What happened: Micron (MU) stock extended gains on Wednesday after an epic run, putting it on track for a fourth consecutive record close.
What’s behind the move: Shares of the memory maker rose 3% amid continued momentum, following a surge that pushed the company’s valuation above $700 billion.
AMD’s (AMD) quarterly results and outlook point to accelerating demand for its chips, which bodes well for high-bandwidth memory makers like Micron.
On Tuesday, the company said it began shipping its largest commercially available SSD, which allows companies to store far more data in less space, using up to 82% fewer racks than hard drives.
Fitch also upgraded the memory chipmaker’s credit rating from BBB to BBB+ and assigned it a stable outlook.
The credit rating agency said Micron is benefiting from surging AI-driven demand for memory products. That demand “is driving materially improved profitability and near-term revenue visibility, with customers including hyperscalers increasingly seeking long-term supply agreements to secure dedicated capacity.”
What else you should know: Shares of Micron, which manufactures memory chips used in everything from smartphones to AI servers, have soared this year, helping drive the semiconductor rally as enterprise spending on infrastructure takes center stage.

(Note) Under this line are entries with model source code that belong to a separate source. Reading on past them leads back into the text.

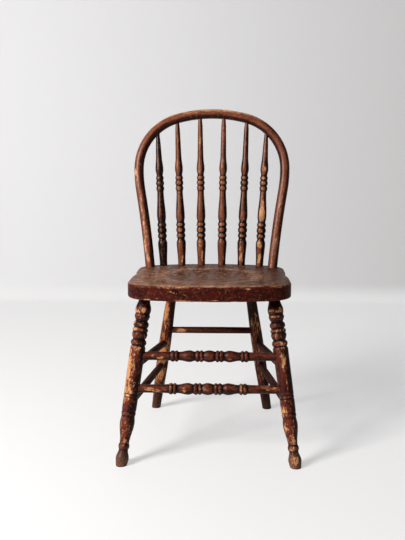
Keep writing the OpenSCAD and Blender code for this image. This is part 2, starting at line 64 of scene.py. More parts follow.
# %% Camera
CAMERA_PLACE = Vector((0.0367, -1.8553, 0.7233))
CAMERA_TURN = 0.0310
CAMERA_DIP = 0.1437
CAMERA_LENS, SENSOR_WIDTH = 46.67, 36  # mm
forward = Vector((-math.sin(CAMERA_TURN) * math.cos(CAMERA_DIP),
                  math.cos(CAMERA_TURN) * math.cos(CAMERA_DIP),
                  -math.sin(CAMERA_DIP)))
sideways = Vector((math.cos(CAMERA_TURN), math.sin(CAMERA_TURN), 0))
upward = sideways.cross(forward)
camera_data = bpy.data.cameras.new("camera")
camera_data.lens = CAMERA_LENS
camera_data.sensor_width = SENSOR_WIDTH
camera = bpy.data.objects.new("camera", camera_data)
camera.matrix_world = Matrix.Translation(CAMERA_PLACE) @ Matrix(
    (sideways, upward, -forward)).transposed().to_4x4()
scene.collection.objects.link(camera)
scene.camera = camera
print("camera stands", round((CAMERA_PLACE - Vector((0, 0, 0.45))).length, 2), "m from the seat")

# %% [markdown]
# ## Colours and nodes
# Colours are written as sRGB hex, as a paint card gives them, and one function turns them to
# the linear values that the renderer adds and multiplies. One more function adds a node to a
# tree, sets it and links it, so a tree reads as a list of steps.

# %% Colour and node helpers
# Kinds of node and settings that many lines share
MATH, VECTOR, RANGE = "ShaderNodeMath", "ShaderNodeVectorMath", "ShaderNodeMapRange"
SPLIT, JOIN = "ShaderNodeSeparateXYZ", "ShaderNodeCombineXYZ"
MIX = "ShaderNodeMix"
SMOOTH = {"interpolation_type": "SMOOTHSTEP"}
TIMES, TIMES_PLUS = {"operation": "MULTIPLY"}, {"operation": "MULTIPLY_ADD"}
COLOUR = {"data_type": "RGBA", "give": 2}


def linear(hex_colour):
    parts = [int(hex_colour[i:i + 2], 16) / 255 for i in (1, 3, 5)]
    return [c / 12.92 if c <= 0.04045 else ((c + 0.055) / 1.055) ** 2.4 for c in parts] + [1]


def add(tree, kind, inputs=(), give=0, **settings):
    # Inputs are a tuple in socket order, or a dict by name or number. `give` picks the
    # output that comes back, and None gives them all.
    node = tree.nodes.new(kind)
    for key, value in settings.items():
        setattr(node, key, value)
    for key, value in (inputs if isinstance(inputs, dict) else dict(enumerate(inputs))).items():
        if isinstance(value, bpy.types.NodeSocket):
            tree.links.new(value, node.inputs[key])
        else:
            node.inputs[key].default_value = value
    return node.outputs if give is None else node.outputs[give]


print("dark brown paint in linear light:", [round(c, 3) for c in linear("#3a1a12")])

# %% [markdown]
# ## Studio
# The chair stands on a pale floor in front of a pale wall. One sheet is bent up behind it in
# a gentle curve, so that no hard line crosses the background.

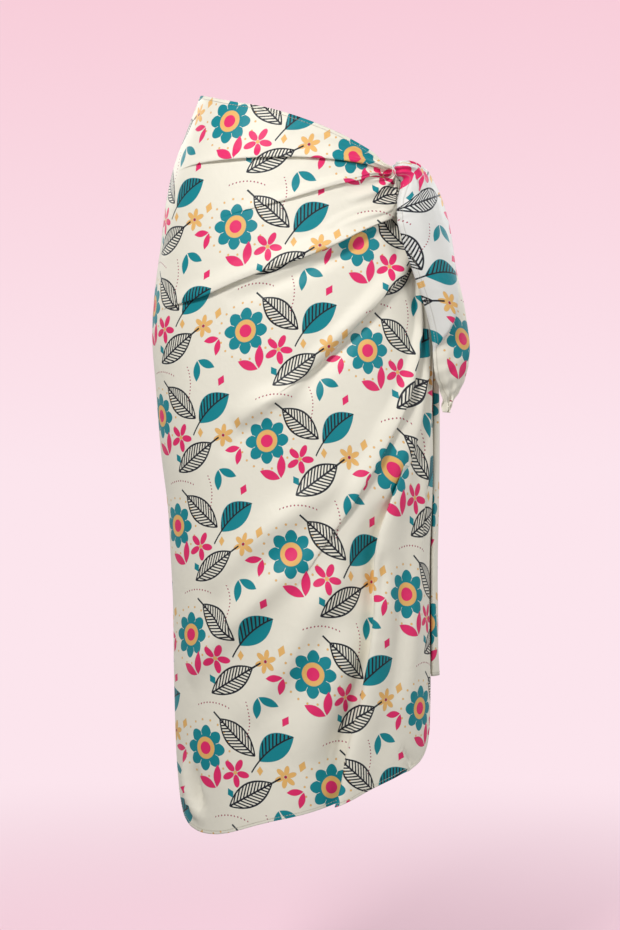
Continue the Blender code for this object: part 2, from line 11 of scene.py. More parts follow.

Memory and storage, historically highly cyclical, are entering a structurally different cycle driven by the rise of inference and agentic AI, shifting demand from one-time model training to continuous iteration and real-time output generation.
“This cycle is obviously significantly different from past cycles,” John Vinh of Keybank Capital Markets told Yahoo Finance on Wednesday.
“Now you’ve got a driver in AI that’s going to sustain the cycle for much longer,” he added.
During their earnings calls last week, Meta (META), Microsoft (MSFT), and Apple (AAPL) all flagged rising memory costs.
Micron stock is up 122% year to date and 690% over the past year.